» SUPPLIED INFORMATION

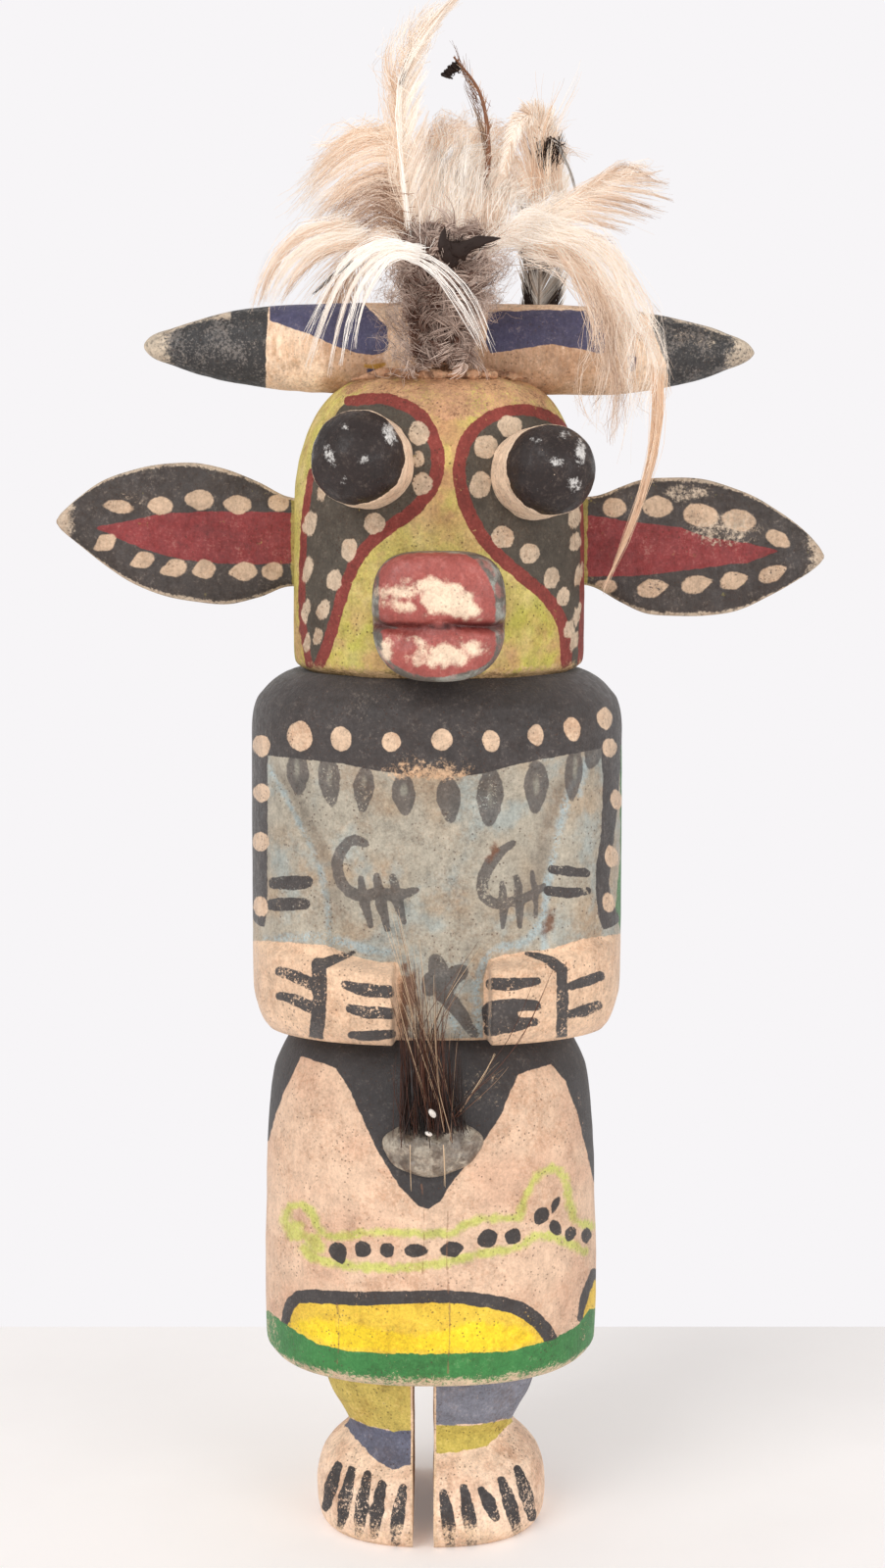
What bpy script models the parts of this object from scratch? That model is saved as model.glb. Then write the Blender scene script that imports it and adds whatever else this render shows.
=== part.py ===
# Carved and painted doll with a horned helmet head, ear plates, feathers and a hair tuft.
# Metres, +Z up, the front faces -Y, the soles stand on z = 0.
import bpy
import bmesh
import math
import numpy as np

for old in list(bpy.data.objects):
    bpy.data.objects.remove(old, do_unlink=True)

# General
GAP = 0.0003
TURNS = 48

# Height of the one carving, from the floor to the crown, and how it is shared out
CARVING_HEIGHT = 0.2800
LEG_HEIGHT = 0.1589 * CARVING_HEIGHT
KILT_HEIGHT = 0.2893 * CARVING_HEIGHT
TORSO_HEIGHT = 0.3000 * CARVING_HEIGHT
HEAD_HEIGHT = CARVING_HEIGHT - LEG_HEIGHT - KILT_HEIGHT - TORSO_HEIGHT

# Widths and depths of the one carving
KILT_WIDTH = 0.0810
KILT_DEPTH = 0.0720
TORSO_WIDTH = 0.0888
TORSO_DEPTH = 0.0720
HEAD_WIDTH = 0.0694
HEAD_DEPTH = 0.0670
LEGS_WIDTH = 0.0544
LEGS_DEPTH = 0.0440
FEET_WIDTH = 0.0560
FEET_DEPTH = 0.0520
FEET_HEIGHT = 0.0220
SLIT_WIDTH = 0.0051
SLIT_X = -0.0032
LOWER_X = -0.0015
HEAD_X = 0.0006

# Arms and hands in relief
CHEST_RECESS = 0.0016
HAND_HEIGHT = 0.0192
HAND_PROUD = 0.0050
HAND_GAP_LEFT = 0.0096
HAND_GAP_RIGHT = 0.0120

# Horn bar
BAR_LENGTH = 0.1445
BAR_HEIGHT = 0.0212
BAR_DEPTH = 0.0190
BAR_X = 0.0030
BAR_SINK = 0.0055
BAR_DROOP = 0.0008

# Ears
EAR_LENGTH = 0.0598
EAR_HEIGHT = 0.0334
EAR_THICK = 0.0064
EAR_ROOT_HEIGHT = 0.0210
EAR_SEAT = 0.0035

# Eyes
EYE_RADIUS = 0.0105
EYE_PROUD = 0.0215
EYE_SEAT = 0.0050

# Snout
SNOUT_WIDTH = 0.0298
SNOUT_HEIGHT = 0.0288
SNOUT_PROUD = 0.0185
SNOUT_SEAT = 0.0045

# Glue dab and hair tuft on the kilt
DAB_WIDTH = 0.0236
DAB_HEIGHT = 0.0136
DAB_THICK = 0.0048
DAB_X = -0.0009
HAIR_LENGTH = 0.0460
HAIR_WIDTH = 0.0130
HAIR_THICK = 0.0042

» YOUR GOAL
Extract, word for word, each line of the listing above.

» ANSWER TO THIS TASK
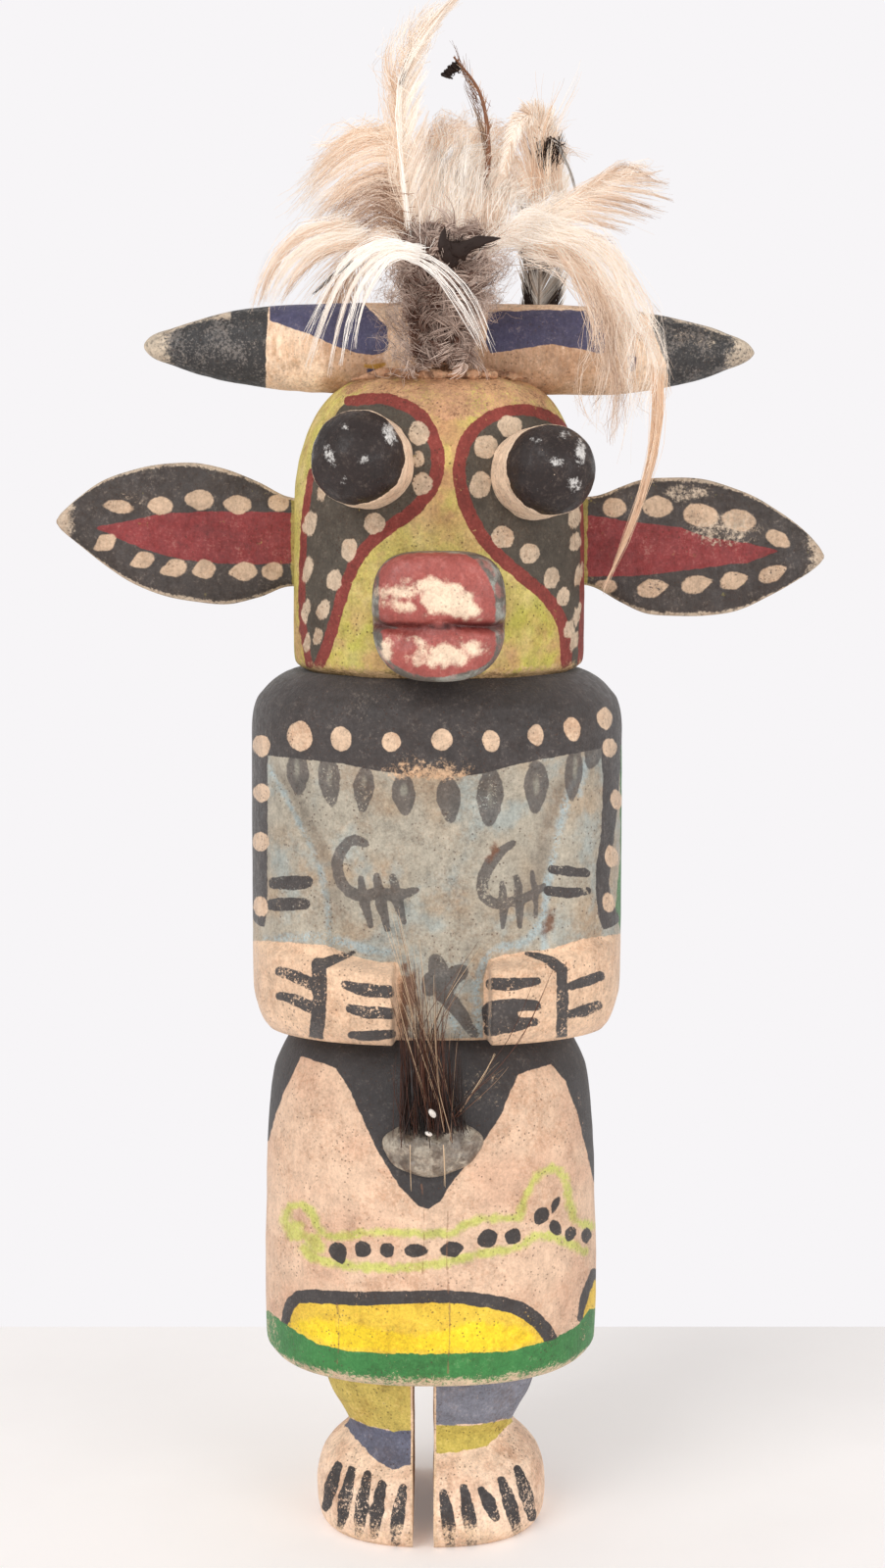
What bpy script models the parts of this object from scratch? That model is saved as model.glb. Then write the Blender scene script that imports it and adds whatever else this render shows.
=== part.py ===
# Carved and painted doll with a horned helmet head, ear plates, feathers and a hair tuft.
# Metres, +Z up, the front faces -Y, the soles stand on z = 0.
import bpy
import bmesh
import math
import numpy as np

for old in list(bpy.data.objects):
    bpy.data.objects.remove(old, do_unlink=True)

# General
GAP = 0.0003
TURNS = 48

# Height of the one carving, from the floor to the crown, and how it is shared out
CARVING_HEIGHT = 0.2800
LEG_HEIGHT = 0.1589 * CARVING_HEIGHT
KILT_HEIGHT = 0.2893 * CARVING_HEIGHT
TORSO_HEIGHT = 0.3000 * CARVING_HEIGHT
HEAD_HEIGHT = CARVING_HEIGHT - LEG_HEIGHT - KILT_HEIGHT - TORSO_HEIGHT

# Widths and depths of the one carving
KILT_WIDTH = 0.0810
KILT_DEPTH = 0.0720
TORSO_WIDTH = 0.0888
TORSO_DEPTH = 0.0720
HEAD_WIDTH = 0.0694
HEAD_DEPTH = 0.0670
LEGS_WIDTH = 0.0544
LEGS_DEPTH = 0.0440
FEET_WIDTH = 0.0560
FEET_DEPTH = 0.0520
FEET_HEIGHT = 0.0220
SLIT_WIDTH = 0.0051
SLIT_X = -0.0032
LOWER_X = -0.0015
HEAD_X = 0.0006

# Arms and hands in relief
CHEST_RECESS = 0.0016
HAND_HEIGHT = 0.0192
HAND_PROUD = 0.0050
HAND_GAP_LEFT = 0.0096
HAND_GAP_RIGHT = 0.0120

# Horn bar
BAR_LENGTH = 0.1445
BAR_HEIGHT = 0.0212
BAR_DEPTH = 0.0190
BAR_X = 0.0030
BAR_SINK = 0.0055
BAR_DROOP = 0.0008

# Ears
EAR_LENGTH = 0.0598
EAR_HEIGHT = 0.0334
EAR_THICK = 0.0064
EAR_ROOT_HEIGHT = 0.0210
EAR_SEAT = 0.0035

# Eyes
EYE_RADIUS = 0.0105
EYE_PROUD = 0.0215
EYE_SEAT = 0.0050

# Snout
SNOUT_WIDTH = 0.0298
SNOUT_HEIGHT = 0.0288
SNOUT_PROUD = 0.0185
SNOUT_SEAT = 0.0045

# Glue dab and hair tuft on the kilt
DAB_WIDTH = 0.0236
DAB_HEIGHT = 0.0136
DAB_THICK = 0.0048
DAB_X = -0.0009
HAIR_LENGTH = 0.0460
HAIR_WIDTH = 0.0130
HAIR_THICK = 0.0042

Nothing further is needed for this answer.